PM: Well, it was pretty much the same as everybody else's. Nobody had any money, urn-

IM: What did your parents do?

PM: My father was an engineer. My mother didn't work. I mean, she worked at home. And, urn, as kids we didn't have cash. Nobody had money.

IM: Hmchmm.

PM: And we all bought sneakers at Grant's. Nobody had any kind of different clothes or-

IM: Okay.

PM: And a lot of things were rationed during the war, and for quite a long time afterwards.

IM: Like what?

PM: Like meat, shoes, butter.

IM: How did that affect your lives?

PM: Well, the same as everybody else.

IM: Yeah.

PM: You know, nobody had it, so-

IM: So you didn't really feel like [unintelligible]-

PM: No, it was a nuisance. I found my mother's diary for 1946, and one of the pages, she was very excited that she was able to get a whole chicken at the, at the meat market. And that was a big triumph.

IM: Yeah.

PM: Because-!guess ga oline was short from the war-

IM: Hm-hmm.

PM: -and so things that trucked supplies around-

IM: [unintelligible] travel.

PM: Yeah, weren't available. So, but everybody was kind of in the same boat. Television wasn't around.

IM: Radio?

PM: We had radio, yeah. And we'd sit around and listen to the top 10 songs that, and be all excited about which was number one, you know, that kind of stuff. And soap operas and kid programs. Dick Tracy.

IM: On the radio?

PM: On the radio.

IM: What, which one was your favorite show?

PM: Urn, I'm not sure. Terry and the Pirates was-Hop Harrigan, Ace of the Airways. That was my favorite.

IM: Wow.

PM: And, uh, it started out with somebody talking to the control tower. And we thought that was pretty cool.

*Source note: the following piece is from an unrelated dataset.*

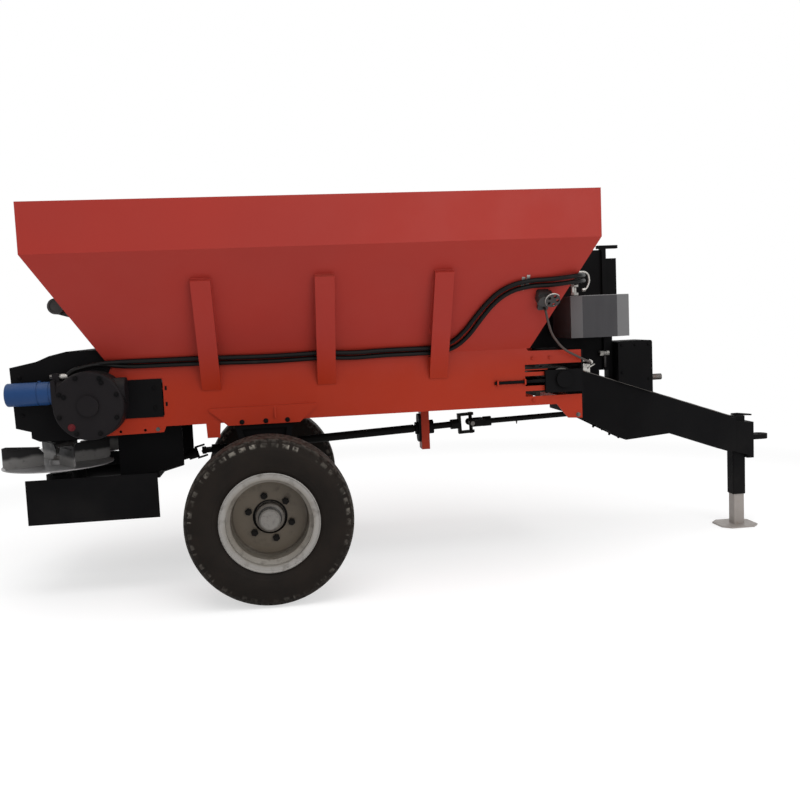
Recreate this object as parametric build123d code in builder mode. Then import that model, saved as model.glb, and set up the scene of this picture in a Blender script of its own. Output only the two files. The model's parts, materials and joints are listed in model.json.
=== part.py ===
"""Towed twin-disc manure spreader.

Millimetres. +X points forward to the tow eye, +Y to the machine's left, +Z up.
The origin lies on the ground at the middle of the machine's length and width.
"""

from build123d import *

import math
import os

# ---- driving dimensions -------------------------------------------------
# lengths measured along the machine are distances ahead of the axle
eye_reach = 2873  # tip of the tow tongue
tail_reach = 1285  # rear rim of the spinner discs, behind the axle
axle_x = (tail_reach - eye_reach) / 2

# wheels
tyre_radius = 387.5
tyre_width = 257
track = 1460
bead_radius = 203
flange_radius = 229
rim_width = 215
disc_recess = 144
stud_circle = 205
stud_count = 6

# hopper
hopper_rear = -1000
hopper_front = 1600
hopper_width = 1596
hopper_top = 1844
collar_height = 224
lip_width = 25
sheet = 4

# chassis trough
trough_width = 898
trough_top = 1103
trough_bottom = 812
side_sheet = 6
slope_rear_foot = -713
slope_front_foot = 1338
side_rear = -920
side_front = 1310
arm_front = 1606

# floor conveyor
conveyor_z = 940
roller_radius = 55
rear_roller = -800
front_roller = 1505
belt = 8
slat_height = 20
slat_pitch = 310
belt_side_gap = 13
floor_sheet = 4
outlet_width = 680
outlet_height = 80
roller_shaft = 25
idler_shaft = 20

# ribs
rib_places = (-250, 306, 863)
rib_width = 90
rib_top = 1495
rib_foot = 975
rib_sheet = 5

# spinner
disc_radius = 260
disc_spacing = 580
disc_x = disc_radius - tail_reach
disc_z = 636
disc_sheet = 5
vane_height = 108
vane_count = 4

# drive line: the joints lie on the centre plane
front_joint = (1115, 690)
rear_joint = (-345, 625)
input_end = (-470, 592)
front_shaft_end = (1890, 713)
shaft_radius = 17.5
tube_radius = 19
running_gap = 0.05
slide_gap = 0.1
pto_z = 890
pto_reach = 96

# drawbar
bar_half = 75
bar_sheet = 8

# jack
jack_x = 2684
jack_tube_side = 76
jack_tube_wall = 6
jack_tube_low = 185
jack_tube_high = 640
foot_length = 220
foot_width = 200
foot_sheet = 8

# fits
seat_gap = 0.3  # curved faces of two pieces that bear on each other
hose_radius = 11

# ---- values worked out from those above ---------------------------------
half_trough = trough_width / 2
half_hopper = hopper_width / 2
collar_bottom = hopper_top - collar_height
rise = collar_bottom - trough_top
side_run = half_hopper - half_trough
rear_run = slope_rear_foot - hopper_rear
front_run = hopper_front - slope_front_foot
inner_half = half_trough - side_sheet


def along(distance):
    """Place on the X axis of a point this far ahead of the axle."""
    return axle_x + distance


def level_skin(run):
    """Level thickness of a hopper sheet that leans out by run over the rise."""
    return sheet * math.hypot(rise, run) / rise


def slope_half(height, stand_off=0.0):
    """Half-width of the hopper at a height on its side slopes."""
    return half_trough + side_run * (height - trough_top) / rise + stand_off


def rear_slope(height):
    """Distance ahead of the axle of the rear slope's outer face at a height."""
    return slope_rear_foot - rear_run * (height - trough_top) / rise


def front_slope(height):
    return slope_front_foot + front_run * (height - trough_top) / rise


def block(x_span, y_span, z_span, mode=Mode.ADD):
    """Box between two places on each axis, X counted from the axle."""
    middle = (along(sum(x_span) / 2), sum(y_span) / 2, sum(z_span) / 2)
    with Locations(middle):
        Box(x_span[1] - x_span[0], y_span[1] - y_span[0], z_span[1] - z_span[0], mode=mode)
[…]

IM: Where did you guys listen to it?

PM: In the living room.

IM: In, of your-

PM: That's, yeah, that's what you did, you know.

IM: Yeah.

PM: People sat around-

IM: Just your family.

PM: Yeah. They, during the war Mitchell Field was the center of the Eastern Seaboard defense, and across the street from Hofstra.

IM: Okay.

PM: And they were propeller-driven things. And they took off over our house. We could see the bombardiers in the back of the plane. They would wave at us-

IM: Hm-hmm.

PM: -they were that low. So all the ceilings cracked in the house, and things, you couldn't leave things on the mantelpiece because the planes-

IM: Yes.

PM: -would vibrate the house and stuff would fall off. And, uh, it was, uh, an interesting time. I remember we had blackout curtains and stuff because we thought we were going to get bombed. '
IM: Yeah.

PM: You know, England was going under, so we were going to be next. And so we had air raid wardens and stuff. And we had sand in the attic so that if got hit by a fire bomb we would put, I guess, put sand on the fire.

IM: Oh.

PM: And in the basement we had water and food and blankets and stuff. And one day when we were in school the air raid alarm went off.

IM: Hm-hmm.

PM: So the school, with a complete absence of sense, sent us all home. So of course the streets were bl--dark with small children. And we got, what we had to do was, we got under the dining room table-

IM: Hm-hmm.

PM: -I suppose, in case anything fell-and with the radio. And there were unidentified planes approaching Mitchell Field.

IM: Hm-hmm.

PM: So-

IM: So that was close to home.

PM: Yeah, and so the, the base was saying to them, "Who are you?" and they were not answering. So of course what they should have done, I guess, is shoot them down.

IM: Yeah.

PM: Fortunately, they didn't, because they turned out to be Dutch and they didn't understand what anybody was saying to them.

IM: Oh. Wow.

PM: So that was the closest we got to having a-

IM: [unintelligible] misunderstanding.

PM: -an air raid. Yeah. But, uh, so there was rationing and there were air raid shelters and all kinds of excitement.